Write down each entry again, exactly as it reads.

--- Data supplied ---

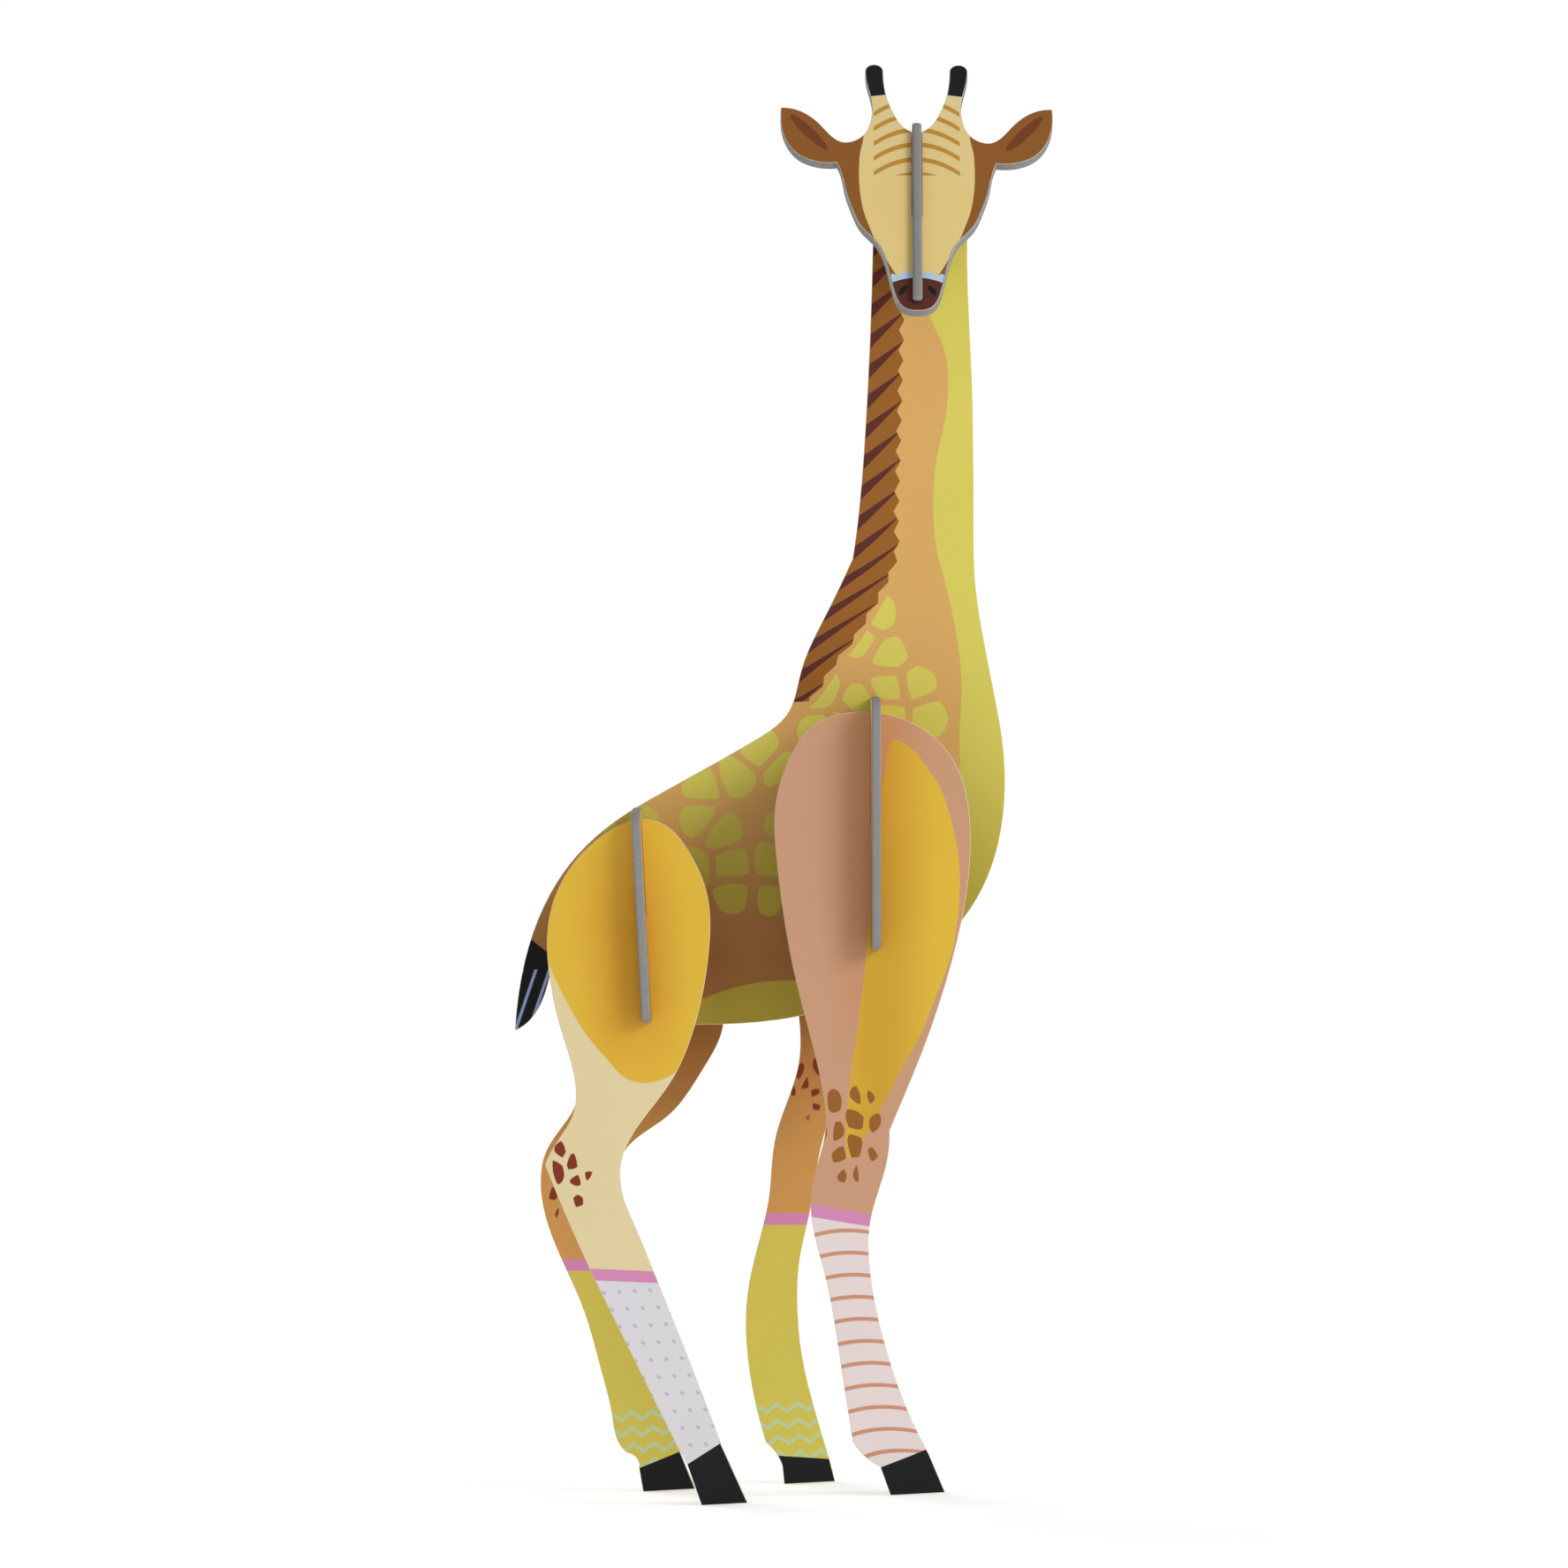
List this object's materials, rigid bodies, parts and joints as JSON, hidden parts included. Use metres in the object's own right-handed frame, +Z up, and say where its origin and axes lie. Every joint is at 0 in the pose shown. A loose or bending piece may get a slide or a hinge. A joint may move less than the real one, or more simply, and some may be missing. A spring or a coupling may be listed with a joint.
{
  "type": "slot-together giraffe figure",
  "caption": "Free-standing giraffe figure of flat printed greyboard pieces: leg plates hang on cross boards slotted into the body board, and a face plate on a head board.",
  "frame": {"origin": "on the ground plane, under the middle of the figure's bounding box", "axes": "+Z up from the soles to the horns, +X the way the body faces, +Y to the animal's left"},
  "size_m": [0.1228, 0.056, 0.2987],
  "materials": {
    "body_print": "satin",
    "cross_board_print": "satin",
    "near_leg_print": "satin",
    "far_leg_print": "satin",
    "head_board_print": "satin",
    "face_print": "satin"
  },
  "bodies": {
    "body_board": {"body_board": "body_print"},
    "shoulder_board": {"shoulder_board": "cross_board_print"},
    "hip_board": {"hip_board": "cross_board_print"},
    "right_front_leg": {"right_front_leg": "near_leg_print"},
    "left_front_leg": {"left_front_leg": "far_leg_print"},
    "right_hind_leg": {"right_hind_leg": "near_leg_print"},
    "left_hind_leg": {"left_hind_leg": "far_leg_print"},
    "head_board": {"head_board": "head_board_print"},
    "face_plate": {"face_plate": "face_print"}
  },
  "joints": [
    {"name": "shoulder_slide", "type": "slide", "parent": "body_board", "child": "shoulder_board", "axis": [-0.0523, 0, -0.9986], "range_m": [0, 0.037]},
    {"name": "hip_slide", "type": "slide", "parent": "body_board", "child": "hip_board", "axis": [0, 0, -1], "range_m": [0, 0.024]},
    {"name": "right_front_leg_slide", "type": "slide", "parent": "shoulder_board", "child": "right_front_leg", "axis": [-0.0523, 0, -0.9986], "range_m": [0, 0.027]},
    {"name": "left_front_leg_slide", "type": "slide", "parent": "shoulder_board", "child": "left_front_leg", "axis": [-0.0523, 0, -0.9986], "range_m": [0, 0.027]},
    {"name": "right_hind_leg_slide", "type": "slide", "parent": "hip_board", "child": "right_hind_leg", "axis": [0, 0, -1], "range_m": [0, 0.023]},
    {"name": "left_hind_leg_slide", "type": "slide", "parent": "hip_board", "child": "left_hind_leg", "axis": [0, 0, -1], "range_m": [0, 0.023]},
    {"name": "head_slide", "type": "slide", "parent": "body_board", "child": "head_board", "axis": [0.0611, 0, 0.9981], "range_m": [0, 0.012]},
    {"name": "face_slide", "type": "slide", "parent": "head_board", "child": "face_plate", "axis": [-0.0481, -0.6157, -0.7865], "range_m": [0, 0.026]}
  ]
}
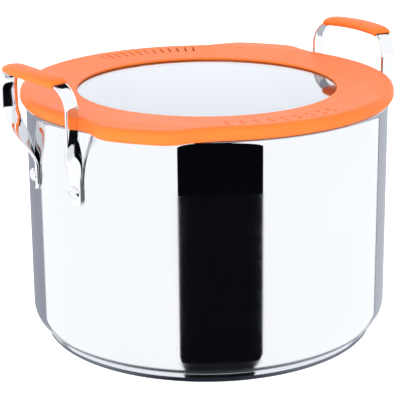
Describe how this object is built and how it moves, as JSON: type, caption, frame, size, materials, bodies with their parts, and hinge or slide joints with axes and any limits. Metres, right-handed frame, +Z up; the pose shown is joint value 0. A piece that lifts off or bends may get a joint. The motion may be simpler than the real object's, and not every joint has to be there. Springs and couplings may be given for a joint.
{
  "type": "water bath canner",
  "caption": "Straight-sided stainless steel canning pot with riveted side handles, a silicone-rimmed glass straining lid and a lift-out wire jar rack.",
  "frame": {"origin": "middle of the underside of the base, on the pot's axis", "axes": "+Z up along the pot's axis; +X through the middle of one side handle, -X through the other"},
  "size_m": [0.282, 0.2472, 0.1953],
  "materials": {
    "pot_steel": "stainless steel, mirror polished outside",
    "base_steel": "stainless steel, spun finish",
    "core_aluminium": "plain",
    "handle_steel": "stainless steel, mirror polished",
    "rivet_steel": "stainless steel, polished",
    "silicone": "moulded silicone, satin",
    "lid_glass": "tempered, clear",
    "rack_wire": "stainless steel wire, electropolished"
  },
  "bodies": {
    "pot": {"pot_body": "pot_steel", "base_core": "core_aluminium", "base_cap": "base_steel", "right_handle_strap": "handle_steel", "right_handle_grip": "silicone", "right_handle_front_rivet": "rivet_steel", "right_handle_rear_rivet": "rivet_steel", "left_handle_strap": "handle_steel", "left_handle_grip": "silicone", "left_handle_front_rivet": "rivet_steel", "left_handle_rear_rivet": "rivet_steel"},
    "lid": {"lid_glass": "lid_glass", "lid_ring": "silicone"},
    "rack": {"rack_outer_hoop": "rack_wire", "rack_hub_hoop": "rack_wire", "rack_spoke_1": "rack_wire", "rack_spoke_2": "rack_wire", "rack_spoke_3": "rack_wire", "rack_spoke_4": "rack_wire", "rack_spoke_5": "rack_wire", "rack_spoke_6": "rack_wire", "rack_foot_1": "rack_wire", "rack_foot_2": "rack_wire", "rack_foot_3": "rack_wire", "rack_foot_4": "rack_wire", "rack_right_lift_loop": "rack_wire", "rack_left_lift_loop": "rack_wire"}
  },
  "joints": [
    {"name": "lid_lift", "type": "slide", "parent": "pot", "child": "lid", "axis": [0, 0, 1], "range_m": [0, 0.42]},
    {"name": "rack_lift", "type": "slide", "parent": "pot", "child": "rack", "axis": [0, 0, 1], "range_m": [0, 0.21]}
  ],
  "couplings": [
    {"joint": "rack_lift", "follows": "lid_lift", "ratio": 0.5}
  ]
}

---

**The output:**
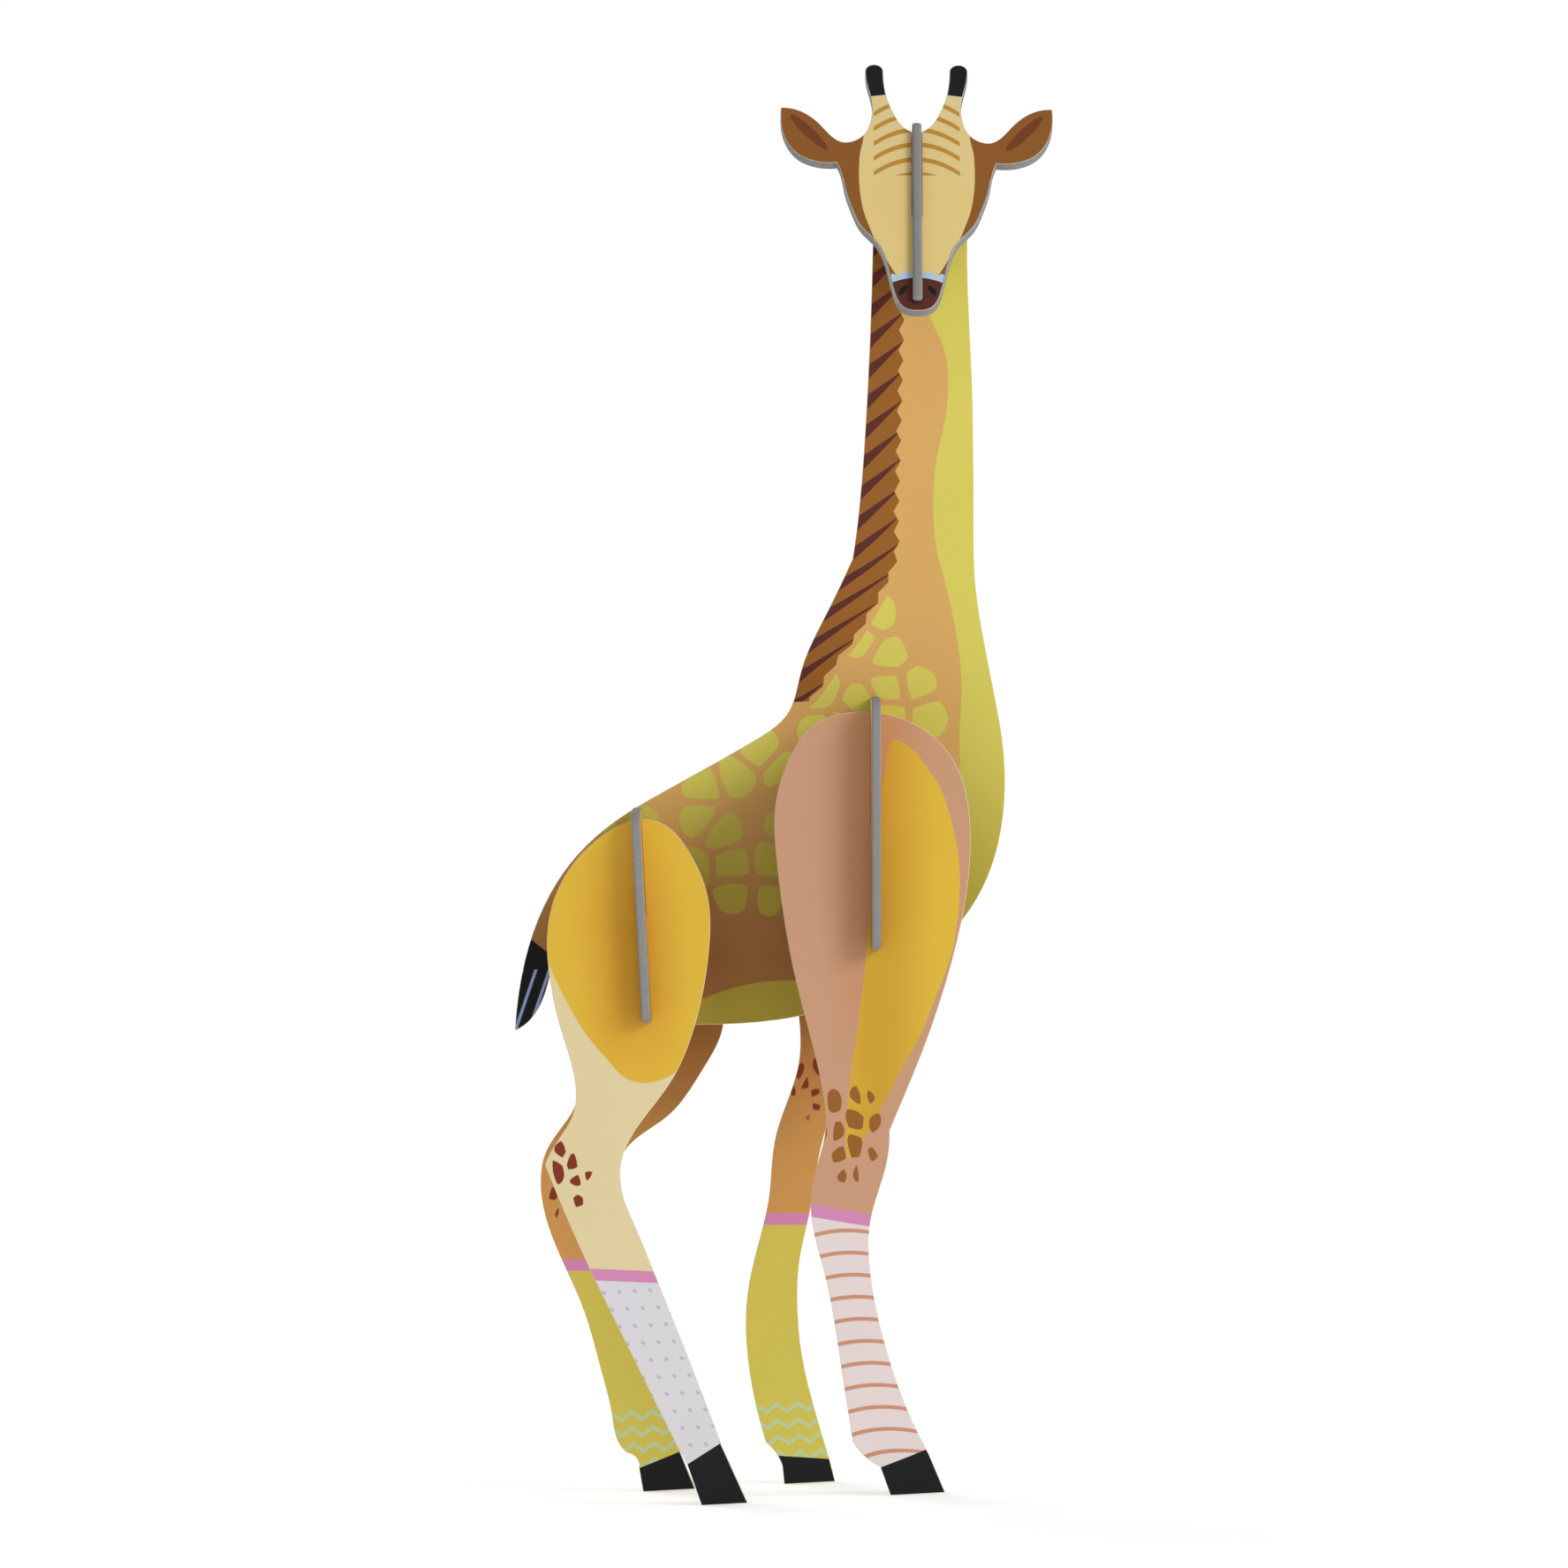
List this object's materials, rigid bodies, parts and joints as JSON, hidden parts included. Use metres in the object's own right-handed frame, +Z up, and say where its origin and axes lie. Every joint is at 0 in the pose shown. A loose or bending piece may get a slide or a hinge. A joint may move less than the real one, or more simply, and some may be missing. A spring or a coupling may be listed with a joint.
{
  "type": "slot-together giraffe figure",
  "caption": "Free-standing giraffe figure of flat printed greyboard pieces: leg plates hang on cross boards slotted into the body board, and a face plate on a head board.",
  "frame": {"origin": "on the ground plane, under the middle of the figure's bounding box", "axes": "+Z up from the soles to the horns, +X the way the body faces, +Y to the animal's left"},
  "size_m": [0.1228, 0.056, 0.2987],
  "materials": {
    "body_print": "satin",
    "cross_board_print": "satin",
    "near_leg_print": "satin",
    "far_leg_print": "satin",
    "head_board_print": "satin",
    "face_print": "satin"
  },
  "bodies": {
    "body_board": {"body_board": "body_print"},
    "shoulder_board": {"shoulder_board": "cross_board_print"},
    "hip_board": {"hip_board": "cross_board_print"},
    "right_front_leg": {"right_front_leg": "near_leg_print"},
    "left_front_leg": {"left_front_leg": "far_leg_print"},
    "right_hind_leg": {"right_hind_leg": "near_leg_print"},
    "left_hind_leg": {"left_hind_leg": "far_leg_print"},
    "head_board": {"head_board": "head_board_print"},
    "face_plate": {"face_plate": "face_print"}
  },
  "joints": [
    {"name": "shoulder_slide", "type": "slide", "parent": "body_board", "child": "shoulder_board", "axis": [-0.0523, 0, -0.9986], "range_m": [0, 0.037]},
    {"name": "hip_slide", "type": "slide", "parent": "body_board", "child": "hip_board", "axis": [0, 0, -1], "range_m": [0, 0.024]},
    {"name": "right_front_leg_slide", "type": "slide", "parent": "shoulder_board", "child": "right_front_leg", "axis": [-0.0523, 0, -0.9986], "range_m": [0, 0.027]},
    {"name": "left_front_leg_slide", "type": "slide", "parent": "shoulder_board", "child": "left_front_leg", "axis": [-0.0523, 0, -0.9986], "range_m": [0, 0.027]},
    {"name": "right_hind_leg_slide", "type": "slide", "parent": "hip_board", "child": "right_hind_leg", "axis": [0, 0, -1], "range_m": [0, 0.023]},
    {"name": "left_hind_leg_slide", "type": "slide", "parent": "hip_board", "child": "left_hind_leg", "axis": [0, 0, -1], "range_m": [0, 0.023]},
    {"name": "head_slide", "type": "slide", "parent": "body_board", "child": "head_board", "axis": [0.0611, 0, 0.9981], "range_m": [0, 0.012]},
    {"name": "face_slide", "type": "slide", "parent": "head_board", "child": "face_plate", "axis": [-0.0481, -0.6157, -0.7865], "range_m": [0, 0.026]}
  ]
}
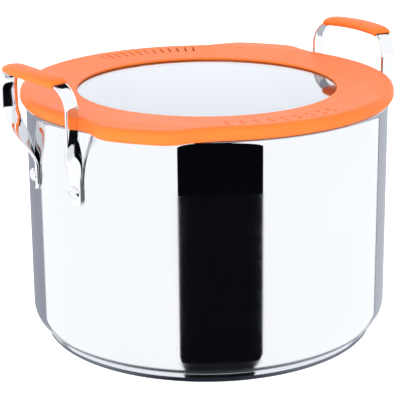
Describe how this object is built and how it moves, as JSON: type, caption, frame, size, materials, bodies with their parts, and hinge or slide joints with axes and any limits. Metres, right-handed frame, +Z up; the pose shown is joint value 0. A piece that lifts off or bends may get a joint. The motion may be simpler than the real object's, and not every joint has to be there. Springs and couplings may be given for a joint.
{
  "type": "water bath canner",
  "caption": "Straight-sided stainless steel canning pot with riveted side handles, a silicone-rimmed glass straining lid and a lift-out wire jar rack.",
  "frame": {"origin": "middle of the underside of the base, on the pot's axis", "axes": "+Z up along the pot's axis; +X through the middle of one side handle, -X through the other"},
  "size_m": [0.282, 0.2472, 0.1953],
  "materials": {
    "pot_steel": "stainless steel, mirror polished outside",
    "base_steel": "stainless steel, spun finish",
    "core_aluminium": "plain",
    "handle_steel": "stainless steel, mirror polished",
    "rivet_steel": "stainless steel, polished",
    "silicone": "moulded silicone, satin",
    "lid_glass": "tempered, clear",
    "rack_wire": "stainless steel wire, electropolished"
  },
  "bodies": {
    "pot": {"pot_body": "pot_steel", "base_core": "core_aluminium", "base_cap": "base_steel", "right_handle_strap": "handle_steel", "right_handle_grip": "silicone", "right_handle_front_rivet": "rivet_steel", "right_handle_rear_rivet": "rivet_steel", "left_handle_strap": "handle_steel", "left_handle_grip": "silicone", "left_handle_front_rivet": "rivet_steel", "left_handle_rear_rivet": "rivet_steel"},
    "lid": {"lid_glass": "lid_glass", "lid_ring": "silicone"},
    "rack": {"rack_outer_hoop": "rack_wire", "rack_hub_hoop": "rack_wire", "rack_spoke_1": "rack_wire", "rack_spoke_2": "rack_wire", "rack_spoke_3": "rack_wire", "rack_spoke_4": "rack_wire", "rack_spoke_5": "rack_wire", "rack_spoke_6": "rack_wire", "rack_foot_1": "rack_wire", "rack_foot_2": "rack_wire", "rack_foot_3": "rack_wire", "rack_foot_4": "rack_wire", "rack_right_lift_loop": "rack_wire", "rack_left_lift_loop": "rack_wire"}
  },
  "joints": [
    {"name": "lid_lift", "type": "slide", "parent": "pot", "child": "lid", "axis": [0, 0, 1], "range_m": [0, 0.42]},
    {"name": "rack_lift", "type": "slide", "parent": "pot", "child": "rack", "axis": [0, 0, 1], "range_m": [0, 0.21]}
  ],
  "couplings": [
    {"joint": "rack_lift", "follows": "lid_lift", "ratio": 0.5}
  ]
}